(REQUIRED WORK) Reproduce precisely the lines of the listing below, starting with the line that contains "Write part 3 of the build123d" and stopping after the line that contains "knee = THROAT / 7"; include nothing else.

[Collected data]
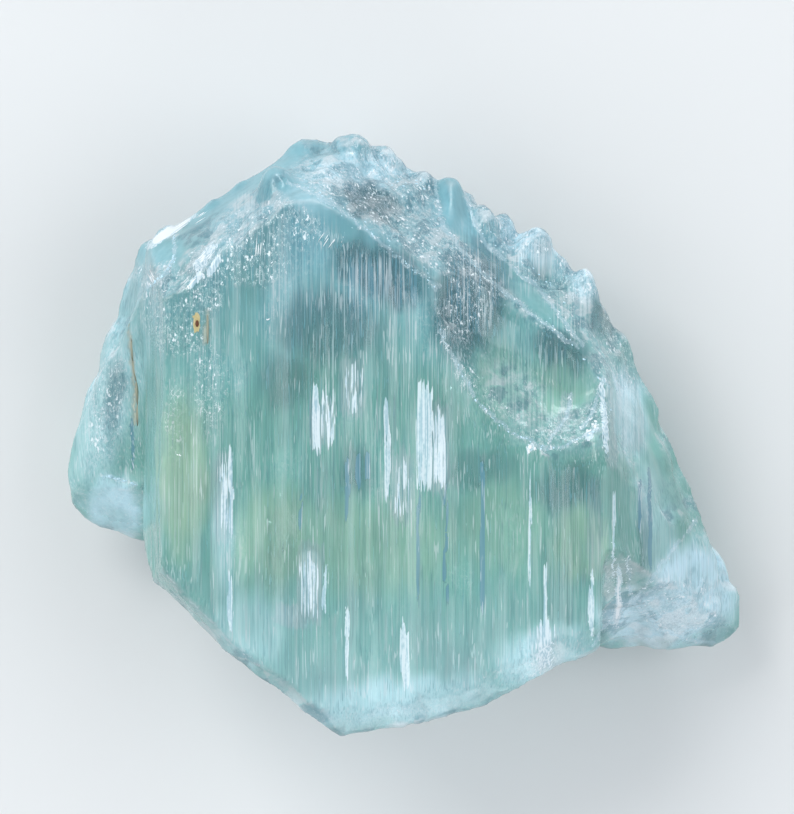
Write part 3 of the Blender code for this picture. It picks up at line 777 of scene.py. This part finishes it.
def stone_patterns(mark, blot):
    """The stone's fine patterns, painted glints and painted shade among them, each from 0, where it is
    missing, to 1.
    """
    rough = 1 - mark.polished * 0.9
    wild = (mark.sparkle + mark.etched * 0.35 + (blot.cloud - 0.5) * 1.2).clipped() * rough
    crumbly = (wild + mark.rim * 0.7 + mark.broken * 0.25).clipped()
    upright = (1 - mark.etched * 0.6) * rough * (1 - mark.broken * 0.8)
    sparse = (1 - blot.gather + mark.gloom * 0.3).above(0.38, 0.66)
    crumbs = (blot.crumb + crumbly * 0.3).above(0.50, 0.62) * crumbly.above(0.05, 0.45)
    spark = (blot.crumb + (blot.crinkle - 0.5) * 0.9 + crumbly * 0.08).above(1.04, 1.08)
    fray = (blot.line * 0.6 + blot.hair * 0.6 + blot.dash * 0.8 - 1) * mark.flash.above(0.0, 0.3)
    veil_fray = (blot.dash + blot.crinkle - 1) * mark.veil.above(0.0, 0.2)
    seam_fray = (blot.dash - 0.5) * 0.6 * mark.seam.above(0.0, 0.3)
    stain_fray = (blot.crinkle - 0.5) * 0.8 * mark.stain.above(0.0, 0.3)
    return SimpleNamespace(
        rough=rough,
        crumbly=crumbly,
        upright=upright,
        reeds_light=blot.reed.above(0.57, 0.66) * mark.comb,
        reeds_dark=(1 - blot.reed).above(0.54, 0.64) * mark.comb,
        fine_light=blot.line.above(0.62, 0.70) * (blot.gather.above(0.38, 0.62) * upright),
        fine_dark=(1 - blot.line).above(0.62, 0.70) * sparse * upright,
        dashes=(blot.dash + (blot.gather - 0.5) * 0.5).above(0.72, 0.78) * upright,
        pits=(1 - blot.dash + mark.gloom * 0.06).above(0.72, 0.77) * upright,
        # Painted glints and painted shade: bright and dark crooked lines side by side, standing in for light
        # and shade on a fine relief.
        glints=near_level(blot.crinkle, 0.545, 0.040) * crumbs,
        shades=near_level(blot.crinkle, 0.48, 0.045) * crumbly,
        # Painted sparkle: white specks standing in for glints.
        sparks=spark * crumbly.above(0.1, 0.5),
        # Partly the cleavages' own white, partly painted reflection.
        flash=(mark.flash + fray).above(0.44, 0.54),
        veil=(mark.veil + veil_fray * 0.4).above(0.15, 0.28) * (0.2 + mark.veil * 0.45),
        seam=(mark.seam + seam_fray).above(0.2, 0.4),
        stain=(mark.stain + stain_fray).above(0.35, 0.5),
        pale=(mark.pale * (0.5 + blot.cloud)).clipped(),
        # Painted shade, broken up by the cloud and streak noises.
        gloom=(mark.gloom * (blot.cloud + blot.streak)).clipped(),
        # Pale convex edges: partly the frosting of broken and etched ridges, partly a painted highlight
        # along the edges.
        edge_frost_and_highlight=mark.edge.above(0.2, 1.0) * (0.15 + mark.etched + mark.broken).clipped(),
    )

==

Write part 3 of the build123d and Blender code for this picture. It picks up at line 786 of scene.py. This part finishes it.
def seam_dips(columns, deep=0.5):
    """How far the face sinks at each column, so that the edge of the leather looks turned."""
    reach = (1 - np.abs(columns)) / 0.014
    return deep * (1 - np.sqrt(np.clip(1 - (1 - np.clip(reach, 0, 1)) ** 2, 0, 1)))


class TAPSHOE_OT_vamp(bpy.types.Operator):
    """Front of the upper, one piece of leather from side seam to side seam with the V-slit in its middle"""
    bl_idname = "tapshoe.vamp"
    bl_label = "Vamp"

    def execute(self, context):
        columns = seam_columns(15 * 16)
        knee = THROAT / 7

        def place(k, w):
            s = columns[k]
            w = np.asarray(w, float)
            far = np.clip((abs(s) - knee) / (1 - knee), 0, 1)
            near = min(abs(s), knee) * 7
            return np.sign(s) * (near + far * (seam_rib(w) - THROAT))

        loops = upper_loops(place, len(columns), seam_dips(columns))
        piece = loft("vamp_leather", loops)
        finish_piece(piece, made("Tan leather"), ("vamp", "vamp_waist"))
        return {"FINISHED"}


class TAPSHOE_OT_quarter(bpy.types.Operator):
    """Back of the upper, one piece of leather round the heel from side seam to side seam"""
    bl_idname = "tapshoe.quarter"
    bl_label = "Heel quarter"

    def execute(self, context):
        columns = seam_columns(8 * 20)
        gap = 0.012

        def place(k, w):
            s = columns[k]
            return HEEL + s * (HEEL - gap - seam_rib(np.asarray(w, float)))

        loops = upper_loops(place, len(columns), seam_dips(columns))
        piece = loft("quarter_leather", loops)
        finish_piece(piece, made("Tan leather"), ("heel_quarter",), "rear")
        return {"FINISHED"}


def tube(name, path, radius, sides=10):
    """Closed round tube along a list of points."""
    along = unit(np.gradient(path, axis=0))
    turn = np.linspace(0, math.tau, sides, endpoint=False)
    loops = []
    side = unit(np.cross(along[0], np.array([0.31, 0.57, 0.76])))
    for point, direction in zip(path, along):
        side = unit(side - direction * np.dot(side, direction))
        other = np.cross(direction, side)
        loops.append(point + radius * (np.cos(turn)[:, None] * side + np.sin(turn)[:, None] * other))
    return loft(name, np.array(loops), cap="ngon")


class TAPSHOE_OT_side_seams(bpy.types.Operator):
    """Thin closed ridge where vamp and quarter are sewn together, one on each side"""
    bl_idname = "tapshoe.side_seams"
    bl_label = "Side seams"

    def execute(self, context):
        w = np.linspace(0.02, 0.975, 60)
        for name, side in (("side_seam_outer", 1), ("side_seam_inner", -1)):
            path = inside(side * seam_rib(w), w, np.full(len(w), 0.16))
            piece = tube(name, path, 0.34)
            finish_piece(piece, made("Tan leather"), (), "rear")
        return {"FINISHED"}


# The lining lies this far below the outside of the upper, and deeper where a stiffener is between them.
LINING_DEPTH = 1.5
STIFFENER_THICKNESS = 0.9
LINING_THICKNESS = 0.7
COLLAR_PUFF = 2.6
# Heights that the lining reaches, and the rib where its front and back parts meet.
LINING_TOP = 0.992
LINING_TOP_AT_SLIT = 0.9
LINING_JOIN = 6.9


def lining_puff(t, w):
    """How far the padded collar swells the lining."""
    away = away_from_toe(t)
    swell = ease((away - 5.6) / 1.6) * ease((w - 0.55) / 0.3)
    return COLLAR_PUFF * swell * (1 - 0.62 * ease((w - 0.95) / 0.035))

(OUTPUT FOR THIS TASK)
Write part 3 of the build123d and Blender code for this picture. It picks up at line 786 of scene.py. This part finishes it.
def seam_dips(columns, deep=0.5):
    """How far the face sinks at each column, so that the edge of the leather looks turned."""
    reach = (1 - np.abs(columns)) / 0.014
    return deep * (1 - np.sqrt(np.clip(1 - (1 - np.clip(reach, 0, 1)) ** 2, 0, 1)))


class TAPSHOE_OT_vamp(bpy.types.Operator):
    """Front of the upper, one piece of leather from side seam to side seam with the V-slit in its middle"""
    bl_idname = "tapshoe.vamp"
    bl_label = "Vamp"

    def execute(self, context):
        columns = seam_columns(15 * 16)
        knee = THROAT / 7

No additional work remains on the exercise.